During the proceedings, the parties agreed that the exclusion in the issued policy was conspicuous. Notwithstanding the conspicuousness of the exclusion, because the wear-and-tear exclusion was not placed in the 17-page fax it was, therefore, not placed in such a way as to bring the exclusion to RRK’s attention.

The fax, which omitted the exclusion, suggested the non-existence of any such exclusion in the policy when it would be issued. Because of this, RRK argued that it was reasonable for RRK to rely solely on the 17-page fax which was sent in response to the request for coverage forms and that to enforce the exclusion would be inequitable. The West Virginia Supreme Court reversed the Circuit Court’s Order which had found that the wear-and-tear exclusion was invalid and remanded the case for proceedings in terms of reasonable expectations.

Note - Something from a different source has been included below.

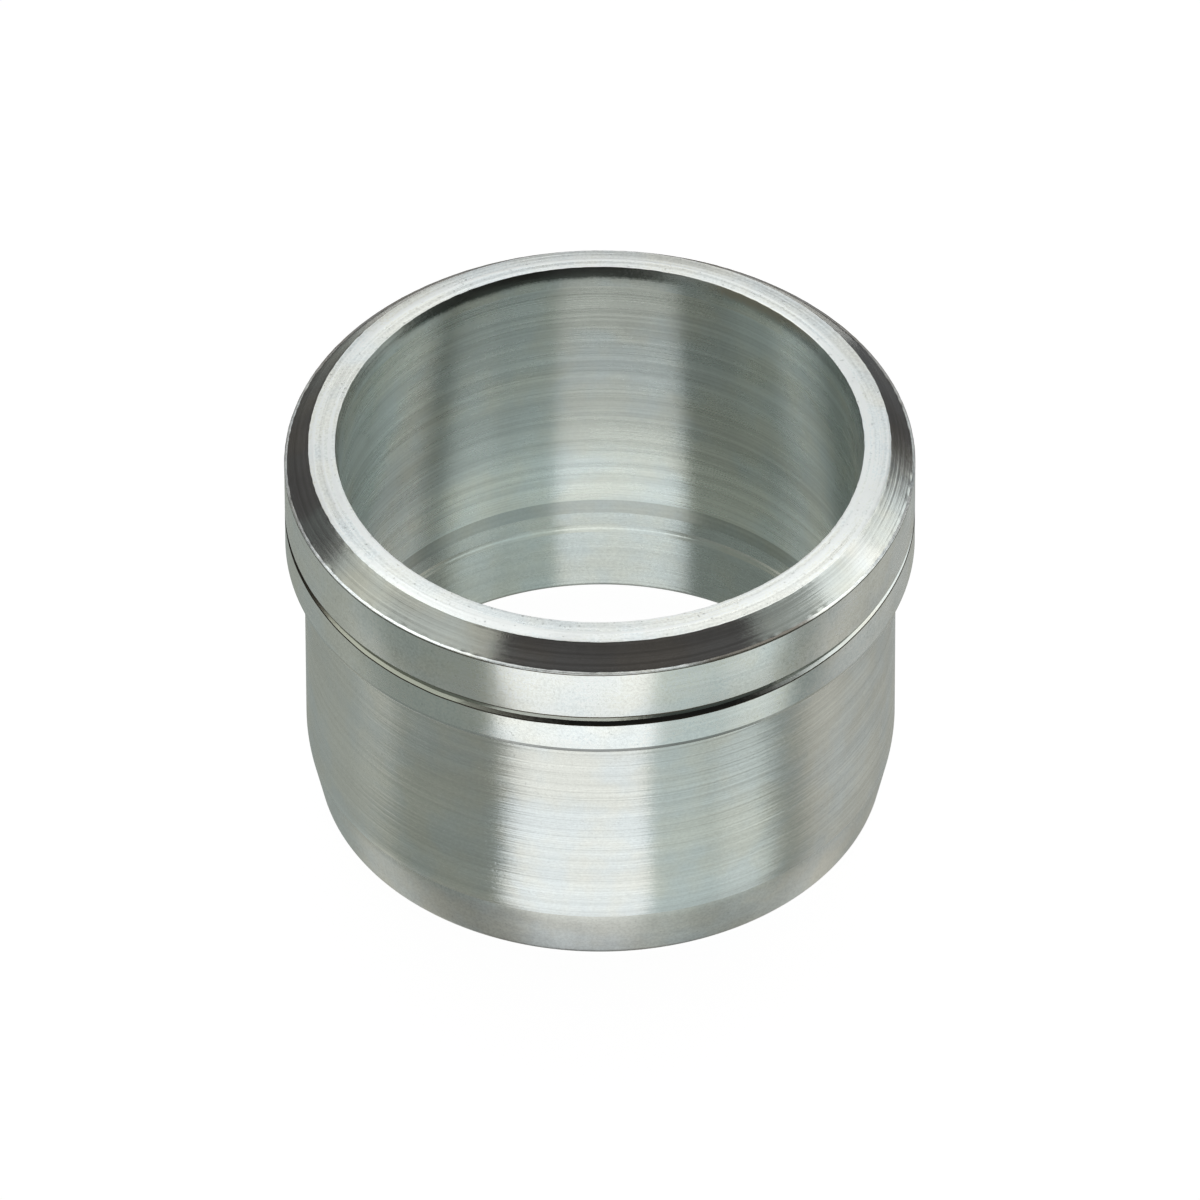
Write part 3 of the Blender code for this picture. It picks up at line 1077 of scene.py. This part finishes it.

Chief Justic Ketchum, joined by Justice McHugh, dissented. The focus of the dissent was that the record was uncontroverted that RRK did not read the insurance policy, relying instead on the representations in a faxed coverage form that pre-dated the issuance of the policy. The wear-and-tear exclusion was conspicuous, plain and unambiguous in the insurance policy. Because the insured received two policies containing the conspicuous, plain and unambiguous exclusion, the dissent felt that the majority opinion had stretched the law of reasonable expectations “into areas where it was not designed to go and undermines the long-established principle that “[a] party to a contract has a duty to read the instrument.”

It appears that the West Virginia Supreme Court has adopted the whole transaction version of the reasonable expectation doctrine. See Practical Tools for Handling Insurance Cases, § 1:17.C., p. 1:46.

Under the whole transaction version of the reasonable expectation doctrine, the expectations of the insured are created not only “by policy language and structure” but also by those expectations created by the insurer’s marketing patterns and general practices which take precedence over the policy’s unambiguous language. The whole transaction version of the reasonable expectation doctrine can operate to excuse the insured’s duty to read the policy when the insured relies upon some other insurer-based writing which leads the insured to have a specific and focused expectation of coverage notwithstanding what the issued policy actually states.